People everywhere are looking for new ways to stay connected, as work from home and virtual calls become the new normal.

Hiking trails are nature’s way of fostering connections between land, water and people. And, recently, they have become an outlet for many to escape – even if for just an hour – from that new normal. Trails can be the gateway people need during these unprecedented times, but as more and more people explore the trails, one can’t help but wonder whether trails are the answer or if they are becoming a part of the problem.

Dramatic increases in trail use are being recorded across the United States. The Rails to Trails Conservancy conducted an analysis of 31 trail counters for the week of March 16–22 and observed a nationwide trail usage increase of nearly 200% from that same week in 2019.

Locally, my staff and I have observed similar increases in trail use at our 12 nature preserves and 24 miles of trails in greater Philadelphia. On a sunny weekend in March, the trails were jam-packed. At one trailhead, a full parking lot caused cars to line up on the street. Crowded trails make it difficult to maintain physical distance, making trail use an unsafe activity.

In the last week, parks and trail managers in Chicago, Los Angeles, and many national parks closed trails due to overcrowding. These closures put additional pressure on nearby trails that remain open, increasing the risk of overcrowding. I fear there will be more closures in the weeks to come if we don’t make more of an effort to reduce crowding.

How do we prevent trail closures?

In the short term, we must prevent crowding, which is quite simple really. The trick is that all trail users have to do their part. For starters, try visiting the trail alone or in pairs and wear a face mask. Similarly, if you arrive at a trailhead to find that the parking lot is full, take that as a sign that the trails are also full and either head home or try a different trail. The most important thing we can do is to make sure we can consistently maintain six feet between ourselves and other trails users. If you can’t, then please leave the trail.

Another thing people can do is visit during less desirable times. Our infrared trail counters indicate that for these last two weeks of March, average daily visitation on weekends was more than double that on weekdays, and peak visitation hours during the week are between 1 and 4 p.m. Avoid visiting the trails during these peak days and times.

It’s a bummer to have to leave a trail due to crowding, especially because the trails are a lifeline for so many people right now. The ideal solution to this problem is more trails. That’s easier said than done, but with resident support, we can make it happen.

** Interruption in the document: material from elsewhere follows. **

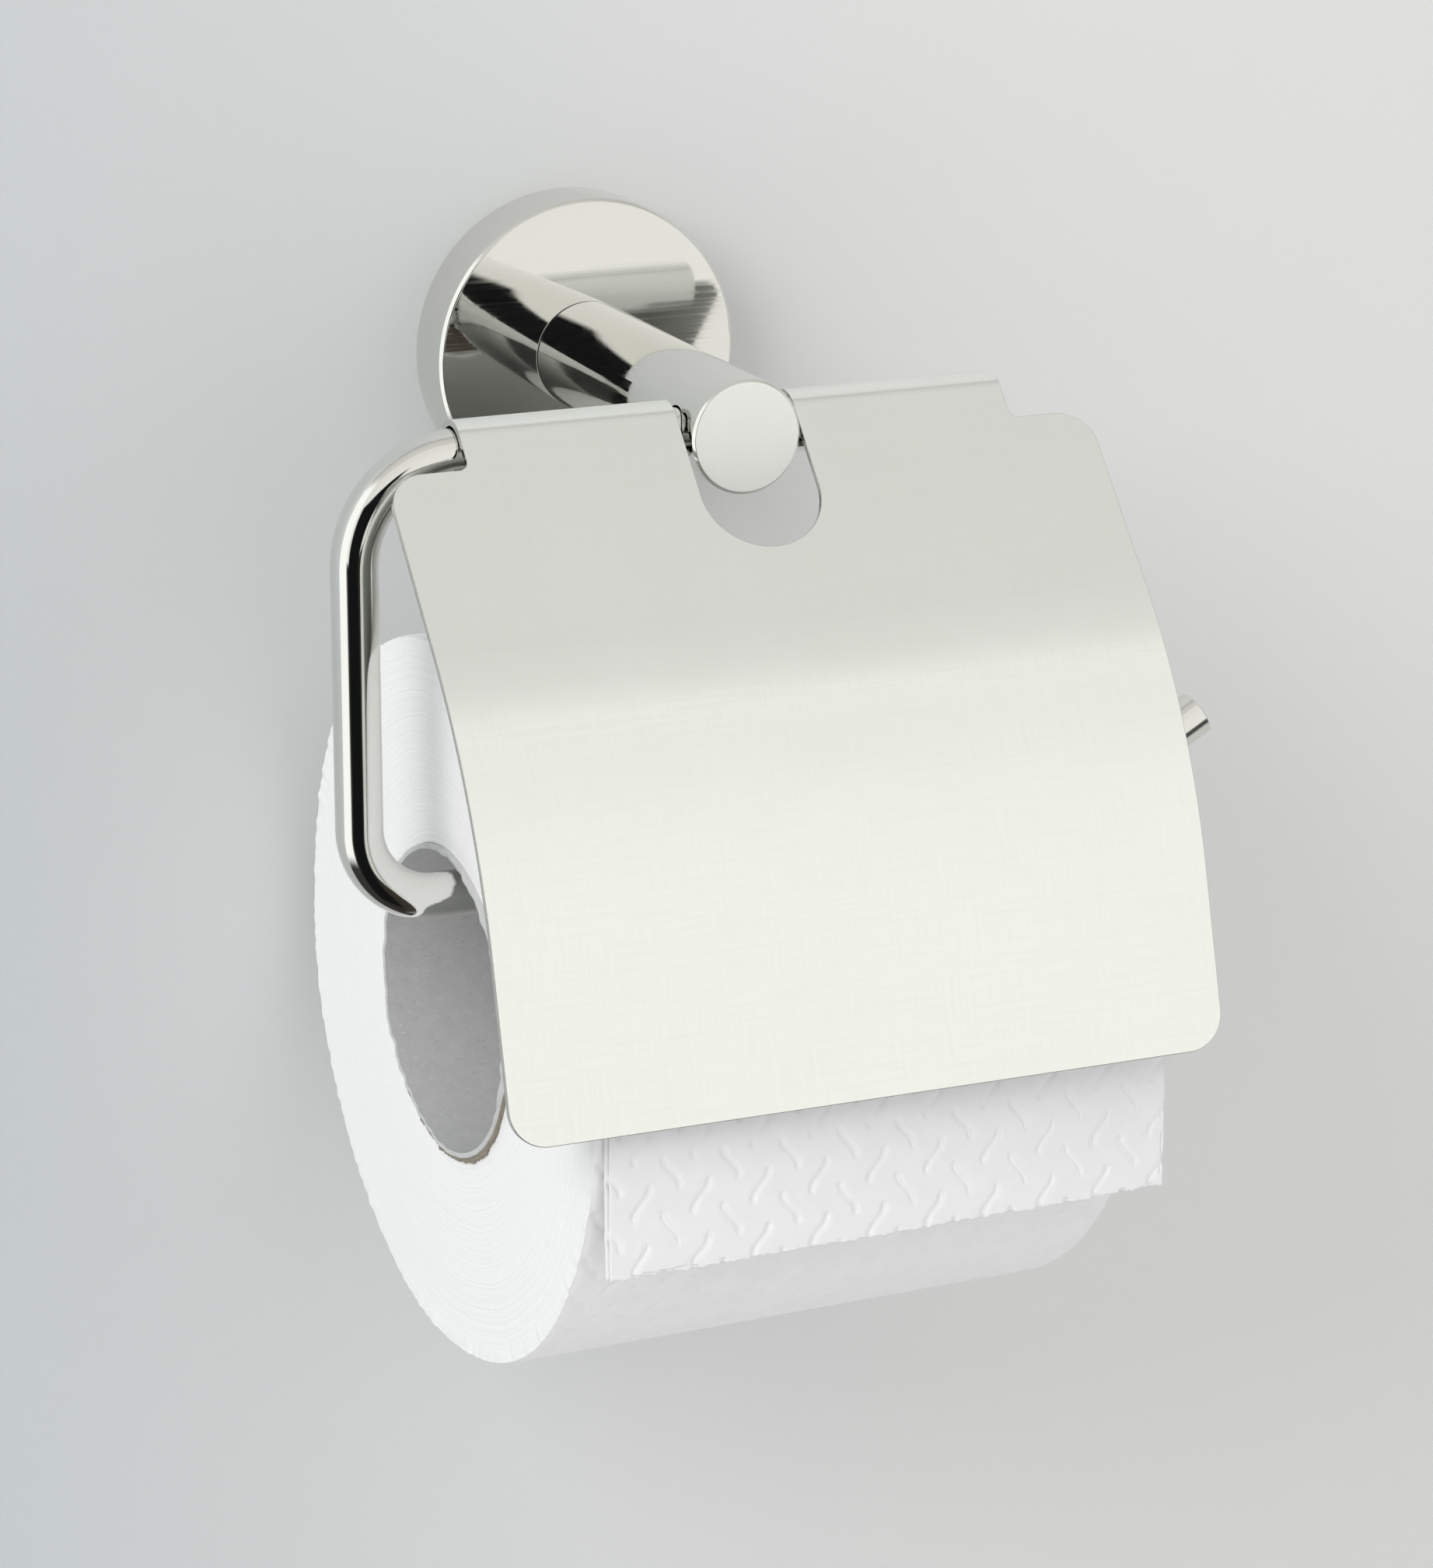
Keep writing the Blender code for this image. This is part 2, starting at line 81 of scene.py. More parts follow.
BOARD_OUTER_R = CORE_R - 0.55 * MM   # the first plies are pressed into the core
PAPER_DEPTH = 0.0352                 # of wound paper, from the core to the outside
POST_R = POST_HIGH.x
ROSETTE_R = ROSETTE_HIGH.x

# Sizes that the boxes don't give, the same as in the CAD model.
ROD_STUB_X = 0.0455
ROD_TOP_BEND = 0.017
ROD_LOW_BEND = 0.0125
ROD_TIP_BEND = 0.012
ROD_TIP_ANGLE = math.radians(30)
ROD_TIP_START_X = 0.0565
ROD_TIP_LENGTH = 0.0270
SHEET = 0.001
CURL_RADIUS = ROD_R + 0.3 * MM + SHEET / 2
LID_CORNER = 0.006
KNUCKLE_INNER_X = 0.010
KNUCKLE_OUTER_X = 0.0463
KNUCKLE_FILLET = 0.0015
KNUCKLE_WRAP = math.radians(275)
SHOULDER_START = 0.0060
SLOT_BOTTOM = 0.0246
LID_LENGTH = 0.1133
LID_UPPER_ANGLE = math.radians(47.5)
LID_LOWER_ANGLE = math.radians(74.6)
LID_UPPER_FLAT = 0.0367
LID_BEND_RADIUS = 0.1032
LID_BEND_LENGTH = LID_BEND_RADIUS * (LID_LOWER_ANGLE - LID_UPPER_ANGLE)
ROSETTE_WALL = 0.002
POST_BORE = 0.0028
ROLL_LENGTH = 0.0956
CORE_LENGTH = 0.0964
TAIL_WIDTH = 0.0965
TAIL_SHIFT = 0.0029              # how far the loose sheet sits to the right of the roll's middle
TAIL_WRAP = math.radians(62)     # how far over the roll the loose sheet still lies
TAIL_DROP_GAP = 0.30 * MM        # the front ply's distance from the roll
GRUB_HOLE_R = 2.3 * MM

OUT_OF_WALL = Matrix.Rotation(math.radians(90), 4, "X")


# ---- node helpers ---------------------------------------------------------------
class Nodes:
    """A short way to write a node tree."""

    def __init__(self, tree):
        self.tree = tree
        self.shader = None
        tree.nodes.clear()

    def add(self, kind, **settings):
        node = self.tree.nodes.new(kind)
        for name, value in settings.items():
            setattr(node, name, value)
        return node

    def put(self, socket, value):
        if isinstance(value, bpy.types.NodeSocket):
            self.tree.links.new(value, socket)
        else:
            socket.default_value = value

    def set(self, name, value):
        self.put(self.shader.inputs[name], value)

    def math(self, operation, a, b=0.0, c=0.0):
        node = self.add("ShaderNodeMath", operation=operation)
        for socket, value in zip(node.inputs, (a, b, c)):
            self.put(socket, value)
        return node.outputs[0]

    def length(self, a, b):
        """The length of a flat vector from its two parts."""
        return self.math("SQRT", self.math("MULTIPLY_ADD", a, a, self.math("MULTIPLY", b, b)))

    def fade(self, value, start, end, low=0.0, high=1.0):
        """Smoothly from low, where value is start, to high, where it is end."""
        node = self.add("ShaderNodeMapRange", interpolation_type="SMOOTHSTEP")
        names = ("From Min", "From Max", "To Min", "To Max")
        for name, number in zip(names, (start, end, low, high)):
            node.inputs[name].default_value = number
        self.put(node.inputs["Value"], value)
        return node.outputs["Result"]

    def mix(self, share, a, b):
        node = self.add("ShaderNodeMix", data_type="RGBA")
        self.put(node.inputs["Factor"], share)
        self.put(node.inputs["A"], colour(a))
        self.put(node.inputs["B"], colour(b))
        return node.outputs["Result"]

    def ramp(self, value, stops):
        node = self.add("ShaderNodeValToRGB")
        points = node.color_ramp.elements
        points[0].position, points[0].color = stops[0][0], colour(stops[0][1])
        points[1].position, points[1].color = stops[-1][0], colour(stops[-1][1])
        for position, shade in stops[1:-1]:
            points.new(position).color = colour(shade)
        self.put(node.inputs["Fac"], value)
        return node.outputs["Color"]

    def noise(self, place, scale, detail=3.0, roughness=0.5):
        node = self.add("ShaderNodeTexNoise")
        self.put(node.inputs["Vector"], place)
        node.inputs["Scale"].default_value = scale
        node.inputs["Detail"].default_value = detail
        node.inputs["Roughness"].default_value = roughness
        return node.outputs["Fac"]

    def stretched(self, place, scale):
        node = self.add("ShaderNodeMapping")
        self.put(node.inputs["Vector"], place)
        node.inputs["Scale"].default_value = scale
        return node.outputs["Vector"]

    def bump(self, height, strength, distance, normal=None):
        node = self.add("ShaderNodeBump")
        node.inputs["Strength"].default_value = strength
        node.inputs["Distance"].default_value = distance
        self.put(node.inputs["Height"], height)
        if normal is not None:
            self.put(node.inputs["Normal"], normal)
        return node.outputs["Normal"]


def colour(value):
    """A grey number, an RGB tuple or a socket, as something a colour socket takes."""
    if isinstance(value, bpy.types.NodeSocket):
        return value
    if isinstance(value, (int, float)):
        return (value, value, value, 1.0)
    return (*value, 1.0)


def surface(name, **constants):
    """A new material with a Principled shader: (material, nodes, object coordinates)."""
    made = bpy.data.materials.new(name)
    made.use_nodes = True
    nodes = Nodes(made.node_tree)
    shader = nodes.add("ShaderNodeBsdfPrincipled")
    output = nodes.add("ShaderNodeOutputMaterial")
    made.node_tree.links.new(shader.outputs["BSDF"], output.inputs["Surface"])
    for key, value in constants.items():
        shader.inputs[key.replace("_", " ")].default_value = value
    nodes.shader = shader
    place = nodes.add("ShaderNodeTexCoord").outputs["Object"]
    return made, nodes, place


# ---- materials ------------------------------------------------------------------
def polished_steel():
    """Mirror-polished stainless steel with faint lines from the polishing wheel."""
    made, nodes, place = surface("polished_steel", Metallic=1.0)
    lines = nodes.noise(nodes.stretched(place, (40.0, 300.0, 2600.0)), 1.0, 4.0)
    haze = nodes.noise(place, 60.0, 4.0)
    tint = nodes.noise(place, 25.0, 2.0)
    nodes.set("Base Color", nodes.mix(tint, (0.74, 0.735, 0.70), (0.80, 0.795, 0.765)))
    worn = nodes.fade(haze, 0.45, 0.8, 0.0, 0.03)
    rough = nodes.math("ADD", nodes.fade(lines, 0.35, 0.75, 0.025, 0.085), worn)
    nodes.set("Roughness", rough)
    nodes.set("Normal", nodes.bump(lines, 0.02, 0.00002))
    return made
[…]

Camp Woods in Blue Bell, Pa.
Jamie Stewart
Camp Woods in Blue Bell, Pa.

First, if you love your trails, let people know. Get to know your elected officials and tell them that you support funding for more or improved trails. Attend municipal meetings to vocalize your support of the trail project. Municipal decision-making is greatly influenced by the voices in the room during these meetings.

Second, your financial support is not only helpful but necessary. Most trails are free for public use, but maintenance has a price tag. At Wissahickon Trails, our most basic trail maintenance costs about $1,000 per mile of trail per year. With 24 miles of trail under our care, we need to raise $24,000 annually to maintain what we have – under normal conditions. With the radical increase in trail use during COVID-19, I expect that basic maintenance is going to skyrocket.

By taking these simple actions today, we can ensure that trail use remains a safe activity with little threat of spreading the coronavirus. By supporting and partnering with your local trails organization, we can invest in a trail system that will better meet the needs of our communities today, tomorrow, and into the future.

See you on the trails – from a distance, of course.

Gail Farmer is executive director of Wissahickon Trails.